How would you propose to display the *value* of any variable ?
Not:
unsigned int i = 42; printf("%u\n%x\n", i, i);
The squiggles '4' '2' juxtaposed are a representation. "%u" means to
present the value in base-10 form. "%x" means to present it in base-16
form. You cannot say that one of the two things printed here is
"the value" and the other is merely "the representation". You cannot
say that they are both "the value", because they are different.

The terms "value" and "representation" (of types, which is obviously
what Dan meant) have well-defined meanings in C. If a program displays
the glyph associated with the character '4' followed by the glyph for
'2', it is displaying the *value* of `i'.

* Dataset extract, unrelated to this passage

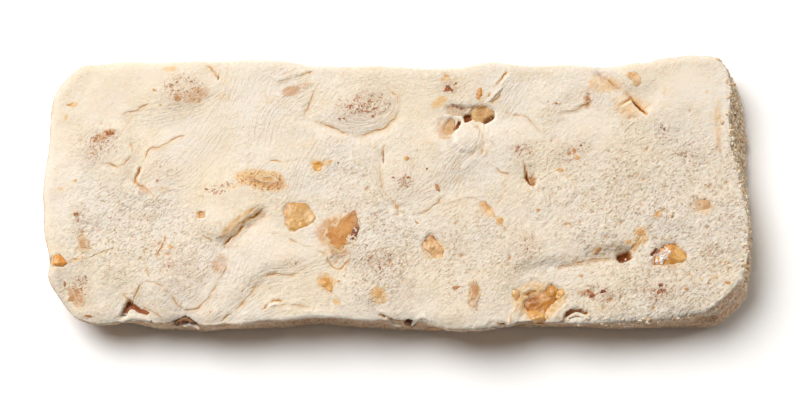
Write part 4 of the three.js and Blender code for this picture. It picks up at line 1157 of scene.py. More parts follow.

The short (and most likely not very accurate) definition of
"representation" is what you get when you access an object through a
pointer to `unsigned char'. For a full description, read section 6.2.6
of the standard.

Martin

 

[Dan Pop]

Not at all. EXIT_SUCCESS is required to make the caller aware of
the fact that "successful termination" occurred. The question of which
bits of data to set at what memory locations to achieve this is of course
implementation-defined, but that doesn't equate to non-portability.

You're missing the point. A platform may have many forms of SUCCESS
exit status, with different semantics that are important to the users
of that platform. The C standard doesn't tell us to which of them
EXIT_SUCCESS will be mapped, this *explicitly* left
implementation-defined. And if two implementations choose different
mappings, you have genuine non-portability.

Who said it wasn't?

Common sense: I have yet to see a poster saying that he is using a C99
compiler.

How would you propose to display the *value* of any variable ?

The distinction between value and its representation is clearly explained
in the C99 standard. Do yourself a favour and read it.

Dan